Now, I’m not trying to paint an overtly rosy picture for you. Culture is severely underfunded in this city. Unlike other great cities, Mumbai doesn’t have significant civic budgets for art and culture, and the authorities seem to try their best to create roadblocks instead of bridges. So everything that happens in the city happens despite severe constraints. Cultural practitioners have different sustenance models, and survival is not easy, or guaranteed.
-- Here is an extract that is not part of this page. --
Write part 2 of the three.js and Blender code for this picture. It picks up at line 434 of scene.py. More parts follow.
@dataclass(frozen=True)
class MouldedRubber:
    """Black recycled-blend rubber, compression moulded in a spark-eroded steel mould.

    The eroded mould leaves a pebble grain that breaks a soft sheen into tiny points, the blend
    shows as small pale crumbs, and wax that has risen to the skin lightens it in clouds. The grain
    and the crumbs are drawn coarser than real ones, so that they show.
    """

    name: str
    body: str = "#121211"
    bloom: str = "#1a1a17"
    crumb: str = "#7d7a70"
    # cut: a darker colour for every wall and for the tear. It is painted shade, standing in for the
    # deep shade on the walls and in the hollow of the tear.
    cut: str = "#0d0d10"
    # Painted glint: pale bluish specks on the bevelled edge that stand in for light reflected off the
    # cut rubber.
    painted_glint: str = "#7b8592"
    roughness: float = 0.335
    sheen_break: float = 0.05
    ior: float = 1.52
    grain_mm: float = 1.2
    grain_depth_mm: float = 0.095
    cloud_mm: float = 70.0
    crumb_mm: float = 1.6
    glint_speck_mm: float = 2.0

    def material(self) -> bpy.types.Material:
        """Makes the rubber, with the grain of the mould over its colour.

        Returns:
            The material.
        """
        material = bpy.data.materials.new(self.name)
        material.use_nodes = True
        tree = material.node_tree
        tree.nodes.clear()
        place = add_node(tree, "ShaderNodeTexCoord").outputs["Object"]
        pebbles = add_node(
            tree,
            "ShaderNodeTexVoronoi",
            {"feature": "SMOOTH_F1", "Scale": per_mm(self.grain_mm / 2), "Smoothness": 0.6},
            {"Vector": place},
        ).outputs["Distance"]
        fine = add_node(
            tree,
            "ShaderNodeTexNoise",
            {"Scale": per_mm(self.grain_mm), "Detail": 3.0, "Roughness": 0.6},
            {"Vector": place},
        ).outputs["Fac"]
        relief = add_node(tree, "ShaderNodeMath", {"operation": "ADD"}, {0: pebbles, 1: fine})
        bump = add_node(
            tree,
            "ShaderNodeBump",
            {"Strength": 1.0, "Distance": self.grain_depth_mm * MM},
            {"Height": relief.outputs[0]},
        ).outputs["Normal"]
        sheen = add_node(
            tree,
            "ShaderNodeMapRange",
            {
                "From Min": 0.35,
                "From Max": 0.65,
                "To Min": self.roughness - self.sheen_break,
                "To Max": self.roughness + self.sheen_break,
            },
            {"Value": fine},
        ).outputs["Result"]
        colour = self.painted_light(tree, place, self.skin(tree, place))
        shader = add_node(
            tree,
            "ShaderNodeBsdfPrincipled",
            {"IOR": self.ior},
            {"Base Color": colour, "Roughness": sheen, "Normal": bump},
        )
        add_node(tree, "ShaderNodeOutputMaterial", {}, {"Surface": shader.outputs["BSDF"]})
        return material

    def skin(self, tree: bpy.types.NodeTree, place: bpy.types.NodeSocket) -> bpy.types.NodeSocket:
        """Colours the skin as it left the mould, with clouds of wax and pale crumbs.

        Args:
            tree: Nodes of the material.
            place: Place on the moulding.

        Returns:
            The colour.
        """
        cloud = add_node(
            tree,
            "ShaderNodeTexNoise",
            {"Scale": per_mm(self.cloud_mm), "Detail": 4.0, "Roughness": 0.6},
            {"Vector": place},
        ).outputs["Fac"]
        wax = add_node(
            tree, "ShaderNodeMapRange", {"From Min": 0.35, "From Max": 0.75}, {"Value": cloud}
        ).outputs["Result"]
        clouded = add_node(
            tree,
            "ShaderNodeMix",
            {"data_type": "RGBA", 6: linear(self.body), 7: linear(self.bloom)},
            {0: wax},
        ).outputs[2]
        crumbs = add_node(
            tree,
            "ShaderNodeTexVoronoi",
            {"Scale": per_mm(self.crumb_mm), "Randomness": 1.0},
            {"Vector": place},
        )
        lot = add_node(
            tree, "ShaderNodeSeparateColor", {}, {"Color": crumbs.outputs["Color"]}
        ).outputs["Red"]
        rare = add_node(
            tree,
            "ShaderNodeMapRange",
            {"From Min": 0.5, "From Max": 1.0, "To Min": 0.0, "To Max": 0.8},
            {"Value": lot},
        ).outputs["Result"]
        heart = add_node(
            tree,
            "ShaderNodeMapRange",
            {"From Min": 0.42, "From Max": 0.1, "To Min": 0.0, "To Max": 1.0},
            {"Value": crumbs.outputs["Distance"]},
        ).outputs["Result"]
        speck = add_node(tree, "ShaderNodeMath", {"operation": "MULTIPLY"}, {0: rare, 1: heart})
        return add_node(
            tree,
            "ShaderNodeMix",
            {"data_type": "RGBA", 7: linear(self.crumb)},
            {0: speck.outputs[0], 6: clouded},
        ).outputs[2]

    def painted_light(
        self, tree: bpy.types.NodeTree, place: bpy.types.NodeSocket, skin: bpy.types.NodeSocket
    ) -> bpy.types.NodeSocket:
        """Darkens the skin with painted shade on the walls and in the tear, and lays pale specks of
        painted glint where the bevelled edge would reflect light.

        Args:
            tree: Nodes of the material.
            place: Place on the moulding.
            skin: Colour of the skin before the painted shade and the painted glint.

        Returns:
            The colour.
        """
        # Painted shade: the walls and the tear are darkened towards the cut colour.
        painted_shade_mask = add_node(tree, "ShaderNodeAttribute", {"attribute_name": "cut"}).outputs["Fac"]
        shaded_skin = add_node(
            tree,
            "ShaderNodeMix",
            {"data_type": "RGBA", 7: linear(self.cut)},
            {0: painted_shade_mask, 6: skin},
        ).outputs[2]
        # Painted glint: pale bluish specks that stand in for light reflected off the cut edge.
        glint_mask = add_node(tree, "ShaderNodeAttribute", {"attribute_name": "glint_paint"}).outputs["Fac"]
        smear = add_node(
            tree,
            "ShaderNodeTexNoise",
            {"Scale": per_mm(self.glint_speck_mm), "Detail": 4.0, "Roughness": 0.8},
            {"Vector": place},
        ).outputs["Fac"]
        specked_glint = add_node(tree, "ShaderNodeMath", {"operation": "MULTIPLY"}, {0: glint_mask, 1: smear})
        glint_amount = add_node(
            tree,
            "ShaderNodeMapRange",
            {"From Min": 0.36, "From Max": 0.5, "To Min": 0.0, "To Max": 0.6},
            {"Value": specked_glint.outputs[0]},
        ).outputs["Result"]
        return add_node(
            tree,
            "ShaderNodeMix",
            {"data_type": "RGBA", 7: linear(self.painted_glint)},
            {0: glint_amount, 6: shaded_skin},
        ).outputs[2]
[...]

This is why, more than ever, I feel we need to celebrate all those who exhibit chutzpah in this city.

Sponsors are either found (with the Mahindra Blues or Jio MAMI, for instance) or not (with the Control+ALT+Delete music festival, which has made an art form out of crowdfunding); permissions are sought, and often got at the last moment (with the several editions of Kala Ghoda); and all kinds of drama-baazi takes place, but things happen. And when they do, they are world-class, magical, and give you goose bumps. To me, Mumbai continues to remain as the coolest creative and cultural experiment in the world — a place where great ideas come together to rub up against each other.
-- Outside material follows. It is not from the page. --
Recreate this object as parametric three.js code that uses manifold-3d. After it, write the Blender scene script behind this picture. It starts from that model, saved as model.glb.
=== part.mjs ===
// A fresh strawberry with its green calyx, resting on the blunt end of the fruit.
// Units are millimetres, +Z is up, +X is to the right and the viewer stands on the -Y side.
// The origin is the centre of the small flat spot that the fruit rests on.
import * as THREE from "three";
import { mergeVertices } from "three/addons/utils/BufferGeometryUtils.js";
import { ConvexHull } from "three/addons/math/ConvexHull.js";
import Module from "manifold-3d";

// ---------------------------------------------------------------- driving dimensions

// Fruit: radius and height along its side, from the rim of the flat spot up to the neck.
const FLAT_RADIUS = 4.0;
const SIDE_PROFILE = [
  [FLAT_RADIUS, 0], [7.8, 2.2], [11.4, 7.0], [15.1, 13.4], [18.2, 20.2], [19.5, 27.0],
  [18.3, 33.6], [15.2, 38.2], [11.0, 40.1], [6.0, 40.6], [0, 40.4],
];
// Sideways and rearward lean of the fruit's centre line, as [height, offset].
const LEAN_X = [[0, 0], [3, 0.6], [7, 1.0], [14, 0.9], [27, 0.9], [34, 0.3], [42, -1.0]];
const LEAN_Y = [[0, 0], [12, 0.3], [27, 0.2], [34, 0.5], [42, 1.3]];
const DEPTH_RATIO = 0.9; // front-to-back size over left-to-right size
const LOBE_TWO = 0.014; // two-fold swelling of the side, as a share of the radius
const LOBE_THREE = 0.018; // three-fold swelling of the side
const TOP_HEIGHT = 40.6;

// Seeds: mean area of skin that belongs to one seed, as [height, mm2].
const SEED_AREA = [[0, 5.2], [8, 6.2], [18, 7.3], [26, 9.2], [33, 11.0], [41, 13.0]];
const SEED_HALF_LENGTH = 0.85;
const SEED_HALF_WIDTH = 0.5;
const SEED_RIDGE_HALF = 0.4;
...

Does Mumbai need more money? Hell, yeah. We’ll hustle and it’ll come. Could it do with more time and attention from the authorities or the general public? Sure. Its jugaadu culture players will take anything that you can give it. That’s how we roll. But keep your negativity and laments about the death of this beautiful crazy city we love to yourselves, please. I’m choosing to stand in the Geeta Dutt corner, singing gloriously that, in fact, Ae dil hai aasaan jeena yahan, suno mister, suno bandhu yeh hai Bombay meri jaan .

(Parmesh Shahani is an author and the head of the Godrej India Culture Lab.)